Dataset excerpt
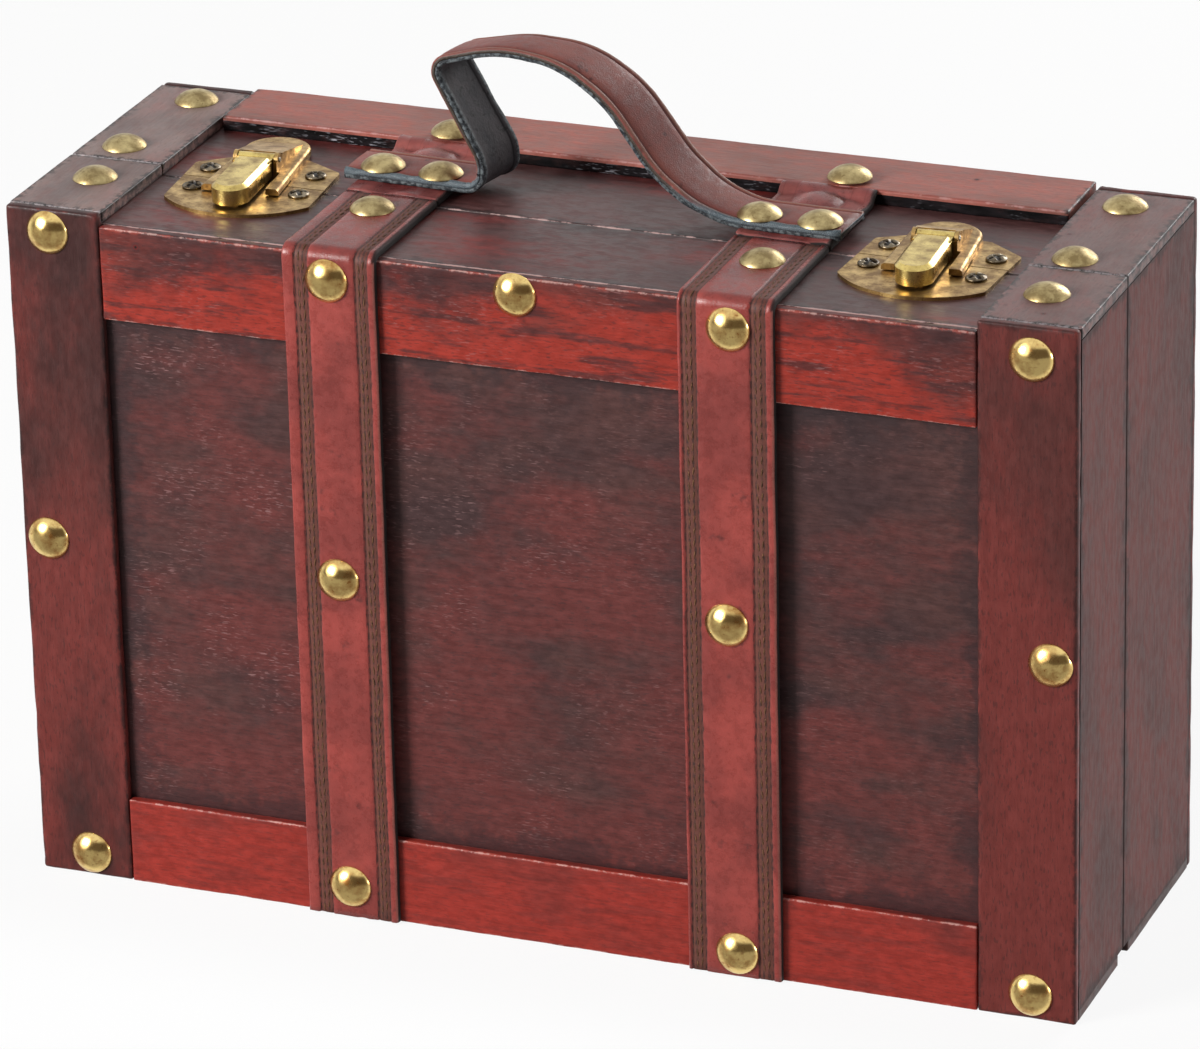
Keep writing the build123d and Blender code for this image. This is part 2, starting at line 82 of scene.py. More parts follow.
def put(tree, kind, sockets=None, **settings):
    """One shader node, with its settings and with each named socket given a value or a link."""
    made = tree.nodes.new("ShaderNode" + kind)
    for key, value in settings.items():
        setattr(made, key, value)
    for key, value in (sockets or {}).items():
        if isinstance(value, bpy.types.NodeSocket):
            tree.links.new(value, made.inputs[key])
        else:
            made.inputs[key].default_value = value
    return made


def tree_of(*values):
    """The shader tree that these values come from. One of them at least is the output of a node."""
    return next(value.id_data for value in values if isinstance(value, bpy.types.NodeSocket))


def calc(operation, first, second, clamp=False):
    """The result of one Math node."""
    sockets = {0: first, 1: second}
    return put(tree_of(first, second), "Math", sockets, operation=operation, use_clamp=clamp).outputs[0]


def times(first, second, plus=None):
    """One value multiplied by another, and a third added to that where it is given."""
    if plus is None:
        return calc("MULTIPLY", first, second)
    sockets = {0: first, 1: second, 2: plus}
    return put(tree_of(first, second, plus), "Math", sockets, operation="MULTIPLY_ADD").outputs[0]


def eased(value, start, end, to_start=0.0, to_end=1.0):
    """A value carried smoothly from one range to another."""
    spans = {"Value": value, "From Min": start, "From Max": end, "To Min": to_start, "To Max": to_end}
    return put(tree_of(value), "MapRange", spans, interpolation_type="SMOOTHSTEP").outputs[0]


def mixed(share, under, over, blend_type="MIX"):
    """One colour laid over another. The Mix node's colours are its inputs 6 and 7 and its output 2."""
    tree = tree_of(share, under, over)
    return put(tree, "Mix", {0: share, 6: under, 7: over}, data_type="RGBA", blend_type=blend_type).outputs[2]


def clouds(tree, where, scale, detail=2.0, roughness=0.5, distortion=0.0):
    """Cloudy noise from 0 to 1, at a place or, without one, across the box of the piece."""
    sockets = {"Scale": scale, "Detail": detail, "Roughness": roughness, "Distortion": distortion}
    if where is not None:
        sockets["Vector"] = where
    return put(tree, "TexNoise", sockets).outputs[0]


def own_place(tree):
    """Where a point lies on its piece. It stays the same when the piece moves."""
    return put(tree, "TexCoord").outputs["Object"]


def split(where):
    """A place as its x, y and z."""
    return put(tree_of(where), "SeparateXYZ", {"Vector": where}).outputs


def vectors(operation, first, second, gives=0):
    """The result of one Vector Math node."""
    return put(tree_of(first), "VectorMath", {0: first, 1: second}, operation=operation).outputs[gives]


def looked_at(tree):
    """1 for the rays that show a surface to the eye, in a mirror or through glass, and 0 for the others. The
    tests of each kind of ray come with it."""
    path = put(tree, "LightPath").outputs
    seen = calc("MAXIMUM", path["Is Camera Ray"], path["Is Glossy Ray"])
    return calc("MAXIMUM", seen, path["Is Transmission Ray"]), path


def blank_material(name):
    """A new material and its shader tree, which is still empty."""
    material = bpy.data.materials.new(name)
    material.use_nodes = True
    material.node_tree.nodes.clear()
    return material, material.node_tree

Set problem
Copy out the whole listing exactly as written.

Solved problem
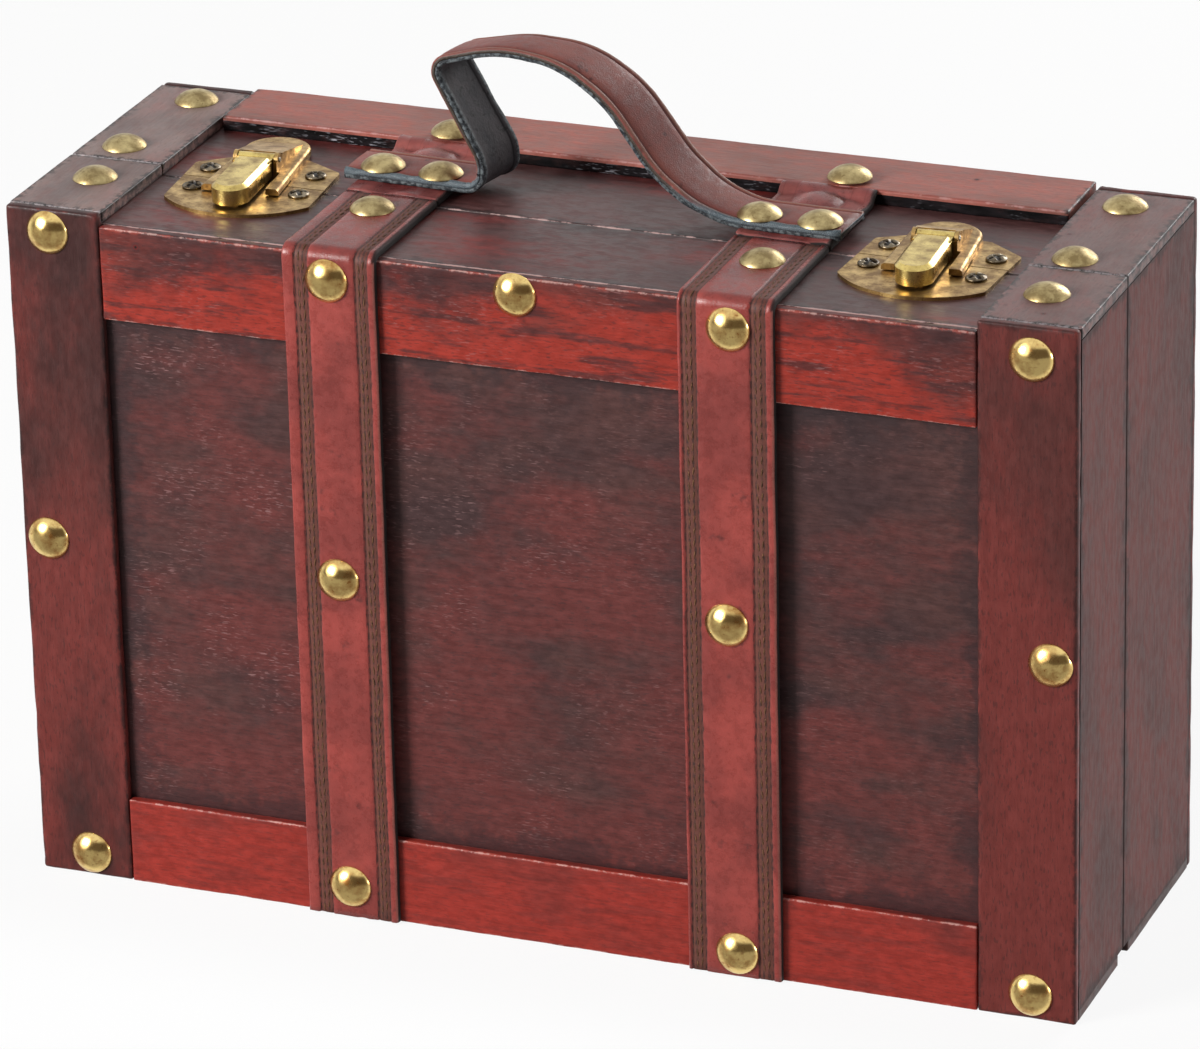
Keep writing the build123d and Blender code for this image. This is part 2, starting at line 82 of scene.py. More parts follow.
def put(tree, kind, sockets=None, **settings):
    """One shader node, with its settings and with each named socket given a value or a link."""
    made = tree.nodes.new("ShaderNode" + kind)
    for key, value in settings.items():
        setattr(made, key, value)
    for key, value in (sockets or {}).items():
        if isinstance(value, bpy.types.NodeSocket):
            tree.links.new(value, made.inputs[key])
        else:
            made.inputs[key].default_value = value
    return made


def tree_of(*values):
    """The shader tree that these values come from. One of them at least is the output of a node."""
    return next(value.id_data for value in values if isinstance(value, bpy.types.NodeSocket))


def calc(operation, first, second, clamp=False):
    """The result of one Math node."""
    sockets = {0: first, 1: second}
    return put(tree_of(first, second), "Math", sockets, operation=operation, use_clamp=clamp).outputs[0]


def times(first, second, plus=None):
    """One value multiplied by another, and a third added to that where it is given."""
    if plus is None:
        return calc("MULTIPLY", first, second)
    sockets = {0: first, 1: second, 2: plus}
    return put(tree_of(first, second, plus), "Math", sockets, operation="MULTIPLY_ADD").outputs[0]


def eased(value, start, end, to_start=0.0, to_end=1.0):
    """A value carried smoothly from one range to another."""
    spans = {"Value": value, "From Min": start, "From Max": end, "To Min": to_start, "To Max": to_end}
    return put(tree_of(value), "MapRange", spans, interpolation_type="SMOOTHSTEP").outputs[0]


def mixed(share, under, over, blend_type="MIX"):
    """One colour laid over another. The Mix node's colours are its inputs 6 and 7 and its output 2."""
    tree = tree_of(share, under, over)
    return put(tree, "Mix", {0: share, 6: under, 7: over}, data_type="RGBA", blend_type=blend_type).outputs[2]


def clouds(tree, where, scale, detail=2.0, roughness=0.5, distortion=0.0):
    """Cloudy noise from 0 to 1, at a place or, without one, across the box of the piece."""
    sockets = {"Scale": scale, "Detail": detail, "Roughness": roughness, "Distortion": distortion}
    if where is not None:
        sockets["Vector"] = where
    return put(tree, "TexNoise", sockets).outputs[0]


def own_place(tree):
    """Where a point lies on its piece. It stays the same when the piece moves."""
    return put(tree, "TexCoord").outputs["Object"]


def split(where):
    """A place as its x, y and z."""
    return put(tree_of(where), "SeparateXYZ", {"Vector": where}).outputs


def vectors(operation, first, second, gives=0):
    """The result of one Vector Math node."""
    return put(tree_of(first), "VectorMath", {0: first, 1: second}, operation=operation).outputs[gives]


def looked_at(tree):
    """1 for the rays that show a surface to the eye, in a mirror or through glass, and 0 for the others. The
    tests of each kind of ray come with it."""
    path = put(tree, "LightPath").outputs
    seen = calc("MAXIMUM", path["Is Camera Ray"], path["Is Glossy Ray"])
    return calc("MAXIMUM", seen, path["Is Transmission Ray"]), path


def blank_material(name):
    """A new material and its shader tree, which is still empty."""
    material = bpy.data.materials.new(name)
    material.use_nodes = True
    material.node_tree.nodes.clear()
    return material, material.node_tree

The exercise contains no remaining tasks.